Inocência Maculuve, geóloga moçambicana, exausta depois de seis semanas de curso, e com outras duas pela frente, contou que não sobrou tempo para mais nada, além do estudo. Mal sabe que cara tem Stavanger. Suas atividades vão das oito da manhã às cinco da tarde, sete dias por semana, com duas sessões noturnas semanais que terminam às 21 horas. Ela tem certeza de que poderá empregar seus conhecimentos em Maputo. Disse que em Moçambique a recente descoberta de gás causou medo, não euforia. “A população e o governo veem o que acontece em outros países africanos e pensam: ‘Será que é bom ter gás? Não era melhor antes?’”
Nils Fuglestad, diretor de projetos da fundação e um dos instrutores do curso em Stavanger, é o coordenador do programa para o Sudão do Sul.
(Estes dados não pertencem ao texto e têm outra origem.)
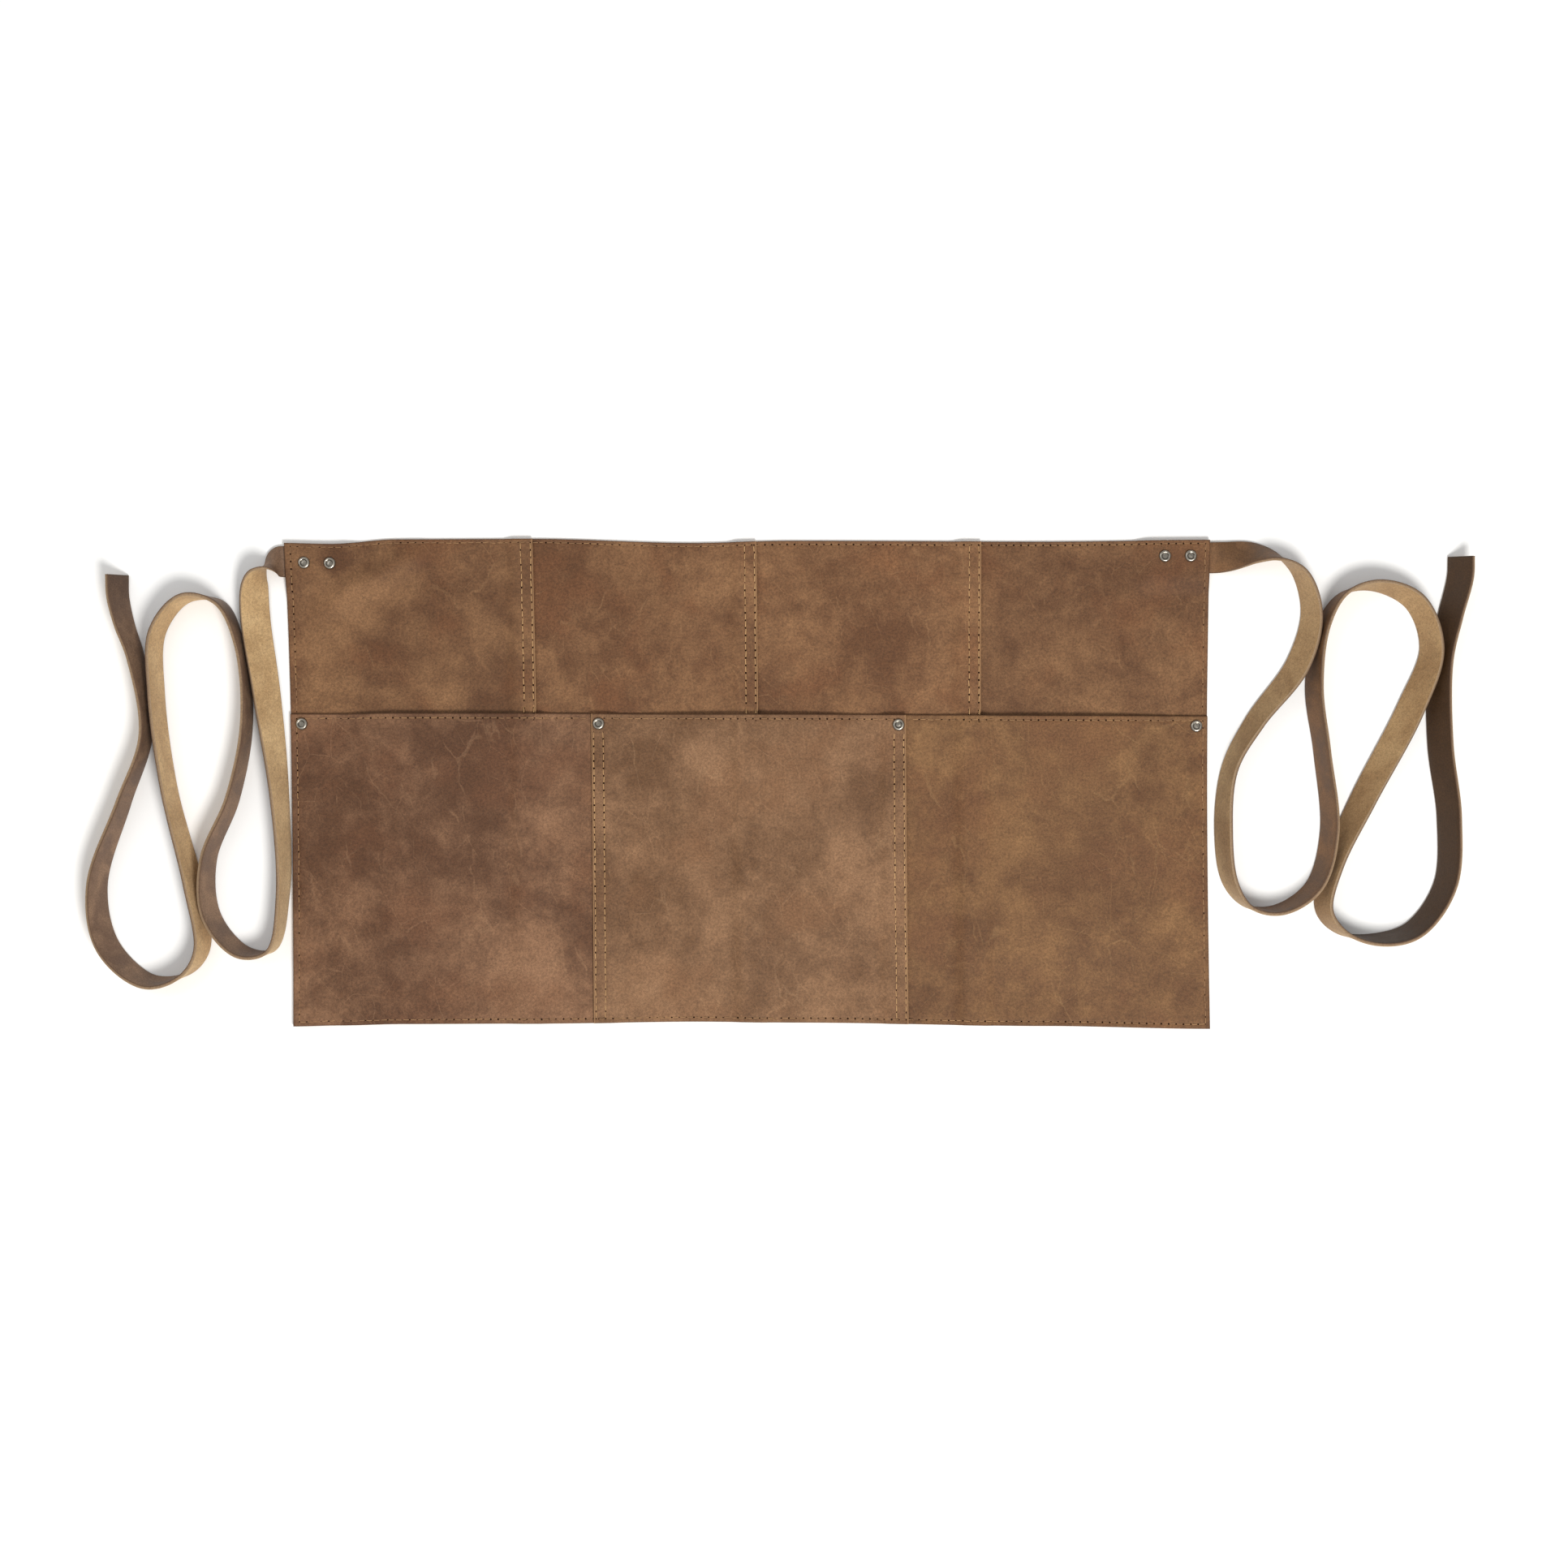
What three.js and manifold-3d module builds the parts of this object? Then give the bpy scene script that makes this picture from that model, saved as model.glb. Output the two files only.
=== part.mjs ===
// A short leather waist apron, lying flat, with three pockets, two long ties and eight rivets.
// Millimetres. The origin is the middle of the apron on the surface it lies on.
// +X is the wearer's left as seen in front, +Y points to the waist edge, +Z away from the surface.
import * as THREE from "three";
import { mergeVertices } from "three/addons/utils/BufferGeometryUtils.js";
import Module from "manifold-3d";

// The apron
const APRON_WIDTH = 611;
const APRON_HEIGHT = 320;
const POCKET_HEIGHT = 206.4;
const MOUTH_FALL = 1.6; // the mouths drop this much from the left side to the right
const LEATHER = 1.8;
const GAP = 0.3; // between pieces that lie on each other
const LAP = 11; // how far one panel runs under the next
const RAMP = 9; // length over which leather climbs onto another layer
const LINE_SPACING = 0.5; // the least distance between two lines of a panel's mesh
const LEFT_DRIFT = 6.2; // the left side leans in by this much at the bottom
const RIGHT_BOW = 1.9; // the right side is drawn in by this much half way up
const DRIFT_POWER = 2.6; // how far up the left side stays leaning
const TOP_FADE = 4; // how soon the top edge's waves fade downwards
const BOTTOM_FADE = 2; // how soon the bottom edge's waves fade upwards
const BELLY = 6.6; // how far each pocket stands open
const BELLY_START = 15; // from a pocket's side to where it begins to stand open
const BELLY_RISE = 62; // length over which it opens
const BELLY_FOOT = 12; // from the bottom edge to where it begins to stand open

// The ties
const TIE_WIDTH = 20.5;
const TIE_LEATHER = 2.4;
const TIE_TAIL = 37; // hidden behind the apron
const TIE_MARGIN = 1.5; // of lifted leather round the tail
const TIE_RAMP = 15; // length over which the apron comes down beside the tail
const TIE_STATIONS = 3; // cross-sections for each row of a route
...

O país, que se tornou independente em 9 de julho passado, concentra 75% das reservas petrolíferas antes pertencentes ao Sudão. “Começamos a trabalhar com o governo ainda antes da independência”, disse Fuglestad. “A região é rica em petróleo, mas não tem expertise nem infraestrutura. Tudo dependia de Cartum, no norte. Tenho uma foto minha numa reunião com os funcionários do órgão regulador, todos sentados debaixo das árvores porque não havia prédios. Os escritórios eram ao ar livre, no meio do nada.” Fuglestad passa duas semanas por mês no Sudão do Sul. A Petrobras foi várias vezes convidada a enviar técnicos para o curso, mas nunca participou.
Em 2004, logo após a invasão americana, Farouk foi chamado pelo governo em formação para preparar um projeto de lei para o setor petrolífero do Iraque. Mas constatou que os iraquianos “não conseguem se entender para aprovar qualquer legislação. O país é governado por grupos mafiosos que só se preocupam em defender os próprios interesses. Me disseram que as coisas estão melhorando, e eu espero que seja verdade, mas desisti de tentar ajudar”.
Farouk costuma visitar os irmãos, que ainda moram em Basra, mas o ponto de encontro é o Curdistão: “Em Basra eu seria sequestrado em questão de horas. O sequestro virou uma indústria na região.”
Nadia, sua filha e também secretária, não se sente ligada ao Iraque: “Eu era a única menina, era a favorita da minha tia e dos meus avós, mas não me lembro de muita coisa. Meus avós e meus tios vieram algumas vezes nos visitar em Stavanger, mas nós nunca voltamos lá. Esqueci tudo do árabe. Eu tinha só 8 anos quando mudamos para a Noruega.”
Farouk se considera um homem realizado. Diz que é de bem com a vida que sai todos os dias para trabalhar. “Meu objetivo, quando cheguei à Noruega, era que os netos que eu viesse a ter se orgulhassem de mim, e que um dia eu pudesse olhar para trás e achar que dei uma contribuição importante.” Ele hoje é avô de quatro meninos e cinco meninas.
Raid, seu filho caçula, o motivo da mudança para a Noruega, recebeu o tratamento que lhe permite levar uma vida independente. Com 44 anos, ele mora sozinho e se locomove de bicicleta pelas ruas de Stavanger.